In the past week, the National Association of Realtors has slammed both Fannie Mae for imposing new fees and bloggers for creating misperceptions about required housing down payments.
In a letter sent to the Federal Housing Finance Agency, the trade group argued that fees set to be added to certain types of mortgages as of April 1 will be passed onto consumers.
The fees in question will make it costlier for borrowers to get an interest-only option on their loans, and make it more expensive for those looking to buy a condo or a co-op.
The Wall Street Journal cited one fairly typical example that would raise associated costs by two percent, though a Fannie Mae spokesman said the fees are targeted at the highest-risk loans.
Which begs the question, why offer such loans to begin with? But I suppose that’s a completely different kettle of fish.
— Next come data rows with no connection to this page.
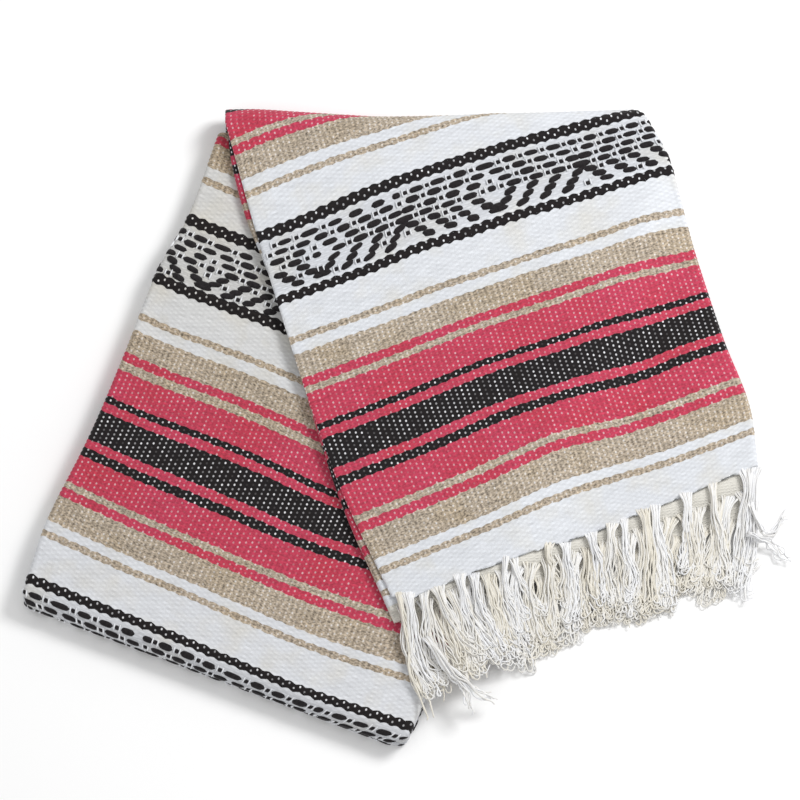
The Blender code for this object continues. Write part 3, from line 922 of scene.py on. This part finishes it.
def buildFrontLayers():
    # from the fringe end, up the arm and round the top fold
    top, bottom = folded["cloth"] + layers["gap"], folded["strip"]
    sections = []
    for distance, extraLeft, extraRight, sectionTop in frontEnds:
        left, right = endLine(distance, extraLeft, extraRight)
        sections.append(frontLayerRing(
            left, right, up, True, layers["endReach"], sectionTop, bottom,
            lambda e: layers["endLength"] - extraLeft * (1 - e) - extraRight * e))
    for share in np.arange(0.02, 1.0, layers["ringStep"]):
        left, right = edgePoint(frontLeft, share), edgePoint(frontRight, share)
        outOfStep = layers["topInset"] * smooth((share - 0.65) / 0.12)
        sections.append(frontLayerRing(
            left, right, up, True, readTable(peep, share)[0], top, bottom,
            lambda e: frontLength({"share": e}, share) + outOfStep, share))
    lastLeft, lastRight = edgePoint(frontLeft, 1.0), edgePoint(frontRight, 1.0)
    across = unit(lastRight - lastLeft)
    away = np.array((-across[1], across[0], 0.0))
    for turn in np.linspace(0.0, math.pi, 25):
        left, right, out = foldLines(lastLeft, lastRight, away, folded["topFold"],
                                     (0.0, folded["roundedEnd"]), np.array(turn))
        sections.append(frontLayerRing(
            left, right, out, False, -4.0, top, bottom,
            lambda e: (frontArm["leftLength"] * (1 - e) + frontArm["rightLength"] * e
                       + layers["foldLength"] * turn), 1.0))
    return loft("frontLayers", sections, frontWeave)


def backLayerRing(left, right, low, high, filled, share):
    # section of the hidden layers between two heights, with their edges in steps
    across, width = unit(right - left), np.linalg.norm(right - left)
    stack, cloth, turnedIn = folded["stack"], layers["backCloth"], folded["leftFold"]
    room, top = stack - cloth - 0.3, cloth + 0.3
    start, end, shelf = 15.1, width - folded["sideFold"] - 0.3, 14.5
    if filled:
        start, end, shelf = 3.0, width - 3.0, 1.5
    rightEdge = refine([(width - inset, depth) for depth, inset in hiddenRight])
    leftEdge = refine([(inset, depth) for depth, inset in reversed(hiddenLeft)])
    shape = [(e, top) for e in np.linspace(start, end, 8)] + rightEdge
    shape += [(e, stack) for e in np.linspace(width - 16.0, 16.0, 8)] + leftEdge
    shape.append((shelf, 2 * turnedIn + 0.15))
    place, depth = np.array(shape).T
    height = stack - depth
    points = left + across * place[:, None]
    if filled:
        points[:, 2] = low + (high - low) * height / room
    else:
        points[:, 2] = np.maximum(height, low + height * (12.0 - low) / 12.0)
    length = backLength({"share": np.clip(place / width, 0.0, 1.0)}, share)
    length = length + layers["inset"] + layers["ripple"] * np.sin(depth * 0.9)
    return points, np.stack([place - depth, length], axis=-1)


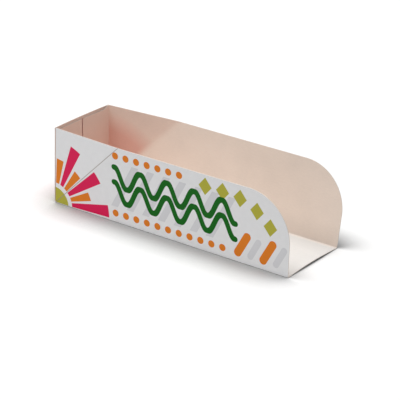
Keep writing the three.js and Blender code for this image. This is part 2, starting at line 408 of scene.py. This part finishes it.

In their constant and increasingly desperate fight to promote homeownership, the NAR also sent out a media advisory in an attempt to clarify down payment requirements.
While noting that the “blog world is abuzz with misperceptions,” the group said not all borrowers need to put down 20 percent to purchase a home, and added that even in a declining market a five to 10 percent down payment is required.
NAR also took time to promote FHA lending, which requires only a 3.5 percent down payment so long as certain requirements are met.
In other words, you can still buy, buy, buy.